The James Cook cruise brought together biologists and geochemists looking for living and mineral riches of the Clarion-Clipperton fracture zone. With every Hybis photographic dive each of us is expecting different miracles: biologists – oasis of micro- and macro fauna; geochemists – oasis of big (even huge!) nodules.
Yesterday the Ocean gave us an amazing gift – a trawl full of samples! Of course, it would be impossible without help of our professional engineers, technicians, crew and new bathymetry data. And now, when the catch is in the Deck Lab, you can clearly identify who is who! If you see people passionately looking for a shark tooth (Megalodon?), shrimps and sponges than you have a deal with life scientists. If you see someone carefully observing each nodule, choosing perfect forms, shapes and structure, than you have found me. What is a main interest for me as an organic geochemist? I am keen to find answer the questions: Where does the organic matter come from? What are the actual roles of organic matter in the formation, mobilisation or accumulation elements in the obtained Fe-Mn nodules? Organic compounds can react with metals through a variety of redox and other processes, and may influence physicochemical properties important to mineralisation (e.g., pH; mineral solubilities, precipitation temperatures, rock porosity).
Half of the cruise is left, and I feel that many more discoveries are yet to come!
One of the goals of RRS James Cook cruise 120 is to sample and describe the communities of animals living on the seafloor of this seabed mining reserve area. There are several ways you can approach this for deep-sea biology: to sample large animals living on the sea surface (called megafauna) we use photographic techniques and trawls. When it comes to the animals that are too fragile for trawling, too small to see in videos, or live beneath the sediment surface, we take samples of sediment and sieve them until we are left with the animals.
A small white hexactinellid sponge, living on the surface of a nodule
We hope to understand how animal communities connect with other areas by taking samples for DNA analyses. Two important things to know about a reserve area are; a) are animals that live in threatened areas also found in the reserve area? and b) how well linked are the communities in each area? By sequencing DNA samples from this cruise and others from areas that will be mined, we hope to understand how closely linked the communities are and help assess how effective the reserve area is likely to be at preserving the biodiversity of the area as a whole.

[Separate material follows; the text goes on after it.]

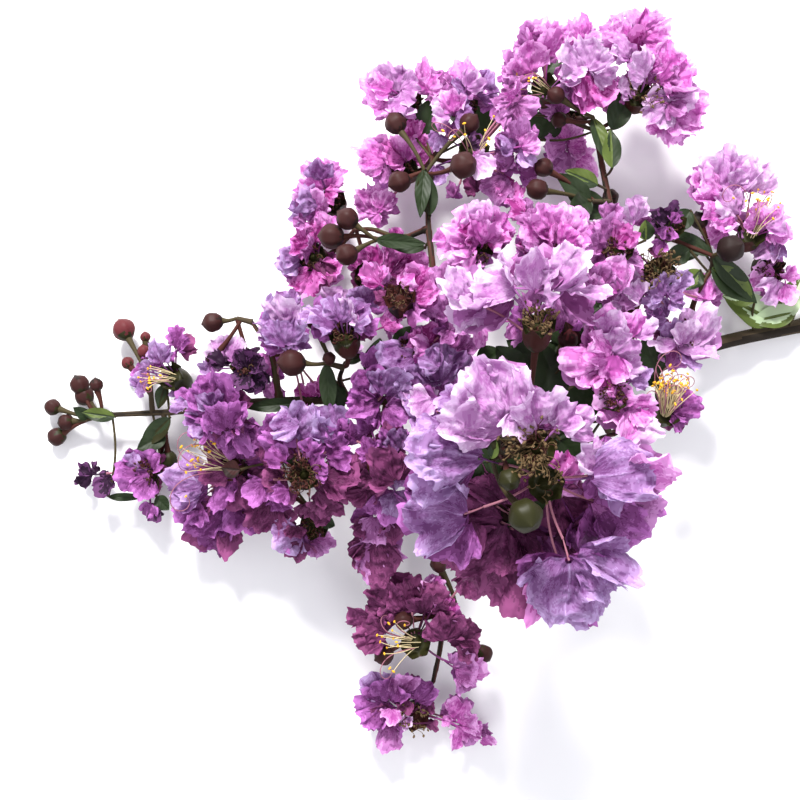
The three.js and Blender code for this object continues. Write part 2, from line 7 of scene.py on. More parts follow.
import bpy
import numpy as np
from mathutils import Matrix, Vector


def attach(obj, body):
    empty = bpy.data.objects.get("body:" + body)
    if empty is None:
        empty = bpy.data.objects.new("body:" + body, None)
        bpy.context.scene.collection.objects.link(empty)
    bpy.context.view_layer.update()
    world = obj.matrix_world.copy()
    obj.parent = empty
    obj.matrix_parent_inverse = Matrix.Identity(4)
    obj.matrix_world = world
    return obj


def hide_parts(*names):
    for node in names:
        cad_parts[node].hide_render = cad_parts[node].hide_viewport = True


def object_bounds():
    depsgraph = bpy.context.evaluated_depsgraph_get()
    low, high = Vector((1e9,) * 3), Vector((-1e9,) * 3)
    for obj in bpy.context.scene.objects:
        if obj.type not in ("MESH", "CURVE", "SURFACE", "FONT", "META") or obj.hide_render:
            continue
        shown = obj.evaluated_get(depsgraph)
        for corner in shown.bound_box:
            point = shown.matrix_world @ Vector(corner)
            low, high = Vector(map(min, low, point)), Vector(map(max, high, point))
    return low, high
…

An amphipod (Crustacea: Peracarida, possibly Eurythenes sp.) we found in our amphipod trap
To get the very best DNA samples, we have to act quickly. As soon as the cores of sediment are on the deck, we bundle them into the cold room and sieve them in cold seawater. We have to chill seawater especially for this since the surface temperature here is around 27˚C and quickly destroys animals that are used to 2˚C. Once we’ve sieved them, we can leave them in a fridge for a little while until we’re ready to take some mug shots, some of which are featured here (taken by me and Sergio Taboada). The best preservative for DNA is ethanol, but unfortunately this isn’t so great for preserving the animals shape and appearance, particularly colour. To get round this preservation effect, we take photos of the animals under a microscope before they get dropped in the alcohol. Formalin is a much better preservative for animals but it destroys DNA so that’s no good.
Another kind of peracarid crustacean (called a Tanaid), this time from a sediment core
Combining the photos and DNA analyses is also incredibly useful for making a species catalogue of the area that can then be used to help other scientists working in other areas of this vast, and largely unexplored, part of the world.